The government pays providers of video interpreting services somewhere in the range of five to six dollars a minute, depending on the provider’s annual volume. Payment by the minute creates an incentive to stimulate minutes of use (i.e., volume) – and thereby increase compensation – by lengthening calls and encouraging users to make more calls. In an effort to curb iTRS abuse at the provider level, the FCC has adopted rules requiring all iTRS providers to: (a) be certified by the Commission; (b) operate their own essential facilities; and (c) employ their own staff of interpreters. They must also document to the FCC their ability to comply with various iTRS requirements. The FCC even plans to inspect facilities during the certification process and from time to time thereafter. These changes will give the FCC more ability to supervise iTRS providers and to scrutinize the costs they submit as a basis for setting rates.

While iTRS providers may lease automatic call distribution (ACD) platforms, the equipment must be located on the providers’ own premises and staffed by the providers’ own employees. Oh yeah, and the FCC wants to see a copy of the lease – not just to make sure that it exists, but to check out some of its terms. For instance, compensation under such a lease may not be based on traffic volume, capacity used, or revenue sharing. iTRS providers may sub-contract services, but only to other certified providers, thereby eliminating sub-contracting as a way to escape regulatory supervision.

To obtain certification, iTRS providers will have to disclose the names of their owners (at least those with ownership interests of 10% or greater), officers and directors and report the number of their full- and part-time employees. Employees may not receive salary or other benefits based on the volume of traffic they handle. Since a primary source of provider abuse involves the making of compensable calls supposedly for “marketing” and “outreach”, providers will now have to report any agreements they make for sponsorships or marketing to iTRS users. They must report any substantial changes in their technology or equipment, file an annual report, and renew their certification every five years. Certifications may not be transferred to an entity that is not itself certified. Service interruptions of over 30 minutes must be reported to the FCC, and authority for planned interruptions must be sought 60 days in advance, with appropriate notice to consumers.
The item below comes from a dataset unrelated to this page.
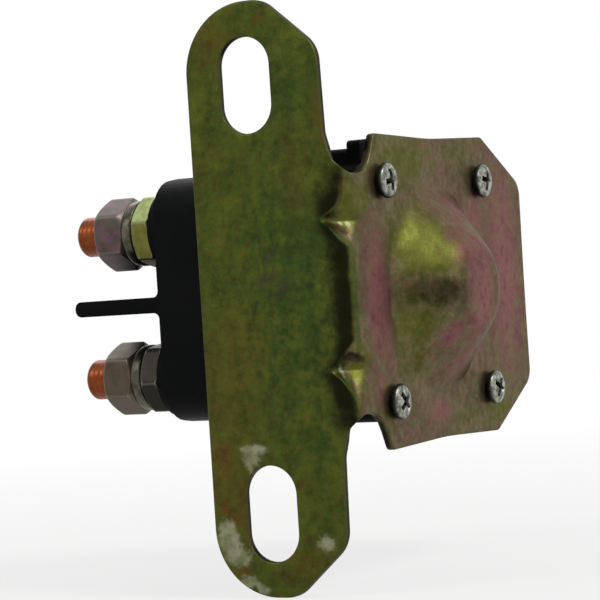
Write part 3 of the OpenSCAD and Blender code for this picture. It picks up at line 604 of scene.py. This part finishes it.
def end_tree(tree, geometry, finish):
    """Ends a geometry tree with real geometry in its finish."""
    real = add(tree, "GeometryNodeRealizeInstances", {"Geometry": geometry})[0]
    done = add(tree, "GeometryNodeSetMaterial", {"Geometry": real, "Material": finish})[0]
    add(tree, "NodeGroupOutput", {"Geometry": done})
    return tree


def copies_on_points():
    """Geometry nodes: the piece on every point of the mesh, turned about X by the point's turn."""
    tree, given = new_tree("copies_on_points", Geometry=["Geometry"], Object=["Piece"])
    turn = add(tree, "GeometryNodeInputNamedAttribute", {"Name": "turn"}, data_type="FLOAT")["Attribute"]
    about = add(tree, "ShaderNodeCombineXYZ", {"X": turn})[0]
    piece = add(tree, "GeometryNodeObjectInfo", {"Object": given["Piece"]})["Geometry"]
    copies = add(tree, "GeometryNodeInstanceOnPoints", {
        "Points": given["Geometry"], "Instance": piece, "Rotation": about})[0]
    return end_tree(tree, copies, given["Finish"])


def grown(tree, inputs, host=None):
    """The plain mesh that a geometry tree gives for these named inputs."""
    o = in_scene("host", host or bpy.data.meshes.new("host"))
    step = o.modifiers.new("nodes", "NODES")
    step.node_group = tree
    for socket in tree.interface.items_tree:
        if socket.name in inputs:
            step[socket.identifier] = inputs[socket.name]
    bpy.context.view_layer.update()
    return evaluated(o)


copies = copies_on_points()


def repeated(name, mesh, places, turns, material, sharp=40):
    """One piece set at several places, as one object."""
    host = new_mesh("places", places, [])
    layer = host.attributes.new("turn", "FLOAT", "POINT")
    layer.data.foreach_set("value", [math.radians(t) for t in turns])
    piece = in_scene("piece", mesh)
    made = grown(copies, {"Piece": piece, "Finish": material}, host)
    remove(piece)
    return finish_mesh(name, made, material, sharp)


profile = [(0, screw_head_h)]
profile += [(r, screw_head_h - crown_drop * (r / screw_head_r) ** 2.4) for r in (0.7, 1.3, 1.8, 2.2, 2.5)]
profile += [(screw_head_r - rim_r + rim_r * math.cos(a),
             rim_level + (rim_up if a > 0 else rim_down) * math.sin(a))
            for a in np.radians([70, 50, 30, 10, -10, -40, -70])]
profile += [(2.75, 0.02), (screw_r, 0.02), (screw_r, screw_r - screw_len), (0.8, -screw_len),
            (0, -screw_len)]
screw_mesh = turned_mesh("screw", profile, 48)
turn_out(screw_mesh)
points, faces = [], []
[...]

Obviously, the Commission is looking to make it considerably tougher for an iTRS provider to inflate claims for compensation, a practice that, in the view of some, rises to the level of outright bilking of the government.

The new rules will not apply to IP relay and IP CTS providers. Those two sub-groups of providers get paid in the range of only a dollar and change per minute, and there has been no record of significant abuse among them. Additionally, it will no longer be necessary for any iTRS provider to be a common carrier to obtain certification, since there is evidence that non-carriers are fully capable of providing the service.

What’s the timeline for complying with the new certification requirements?

If you’re an iTRS provider receiving compensation from the TRS Fund but you’re not currently certified, you will have to apply for certification within 30 days after OMB approval of the new rules. Existing holders of certifications that have expired or are about to expire were previously given an extension until November 4, 2011, and must apply for re-certification by October 5, 2011 (if the new rules are effective by then) to avoid risk of service interruption.

To emphasize that it means business, the FCC will require certification applications to be supported by a sworn declaration, under penalty of perjury, from a senior executive officer, the intent apparently being to allow the enforcement noose to be placed on a real live neck if iTRS providers do not toe the line.

In addition to the new limitations being imposed directly on iTRS providers, the Commission has, in a separate order, adopted a number of changes intended to align the use of local and toll free numbers by iTRS users more closely with the way that hearing users use such numbers. We wrote about those changes when the Commission proposed them about a year ago. The Commission has now adopted those proposals.

Basically, the FCC wants to end the assignment of free “800” numbers to iTRS users, which have been used to lock customers into using one service provider instead of allowing callers to pick and choose providers as competitive service offerings change.   As far as the Commission is concerned, iTRS users should have the same access to both regular and toll-free telephone numbers that everyone else has. That means that iTRS users can still have toll-free numbers if they like, but they’ll have to get those numbers from the same companies that provide them to the public at large, subject to whatever fees may be involved.

Each toll-free number must be mapped to a normal number and be portable from one carrier to another; numbers that aren’t so mapped must be removed from directories. While no automatic exception was created for locations where an iTRS provider cannot obtain a regular number that is local to its customer, the Commission did indicate that it was open to considering individual hardship situations on a case-by-case basis.

When it comes to iTRS generally, the FCC is in a bit of a tough spot. The Commission wants to assure people with hearing and speech impairments access to new technology that can improve their lives and their interaction with society at large. The government has devoted hundreds of millions of dollars to that end. But that kind of cash screams “come on down” to a substantial universe of sharp operators who, while providing the desired service, have also seized on an opportunity to line their own pockets. The FCC’s challenge is (a) to create a regulatory environment that encourages the hearing- and speech-impaired to take advantage of the latest and greatest telecommunications technology while (b) not allowing that environment to open the till for entrepreneurs looking to grab government money for services that can and should cost far less.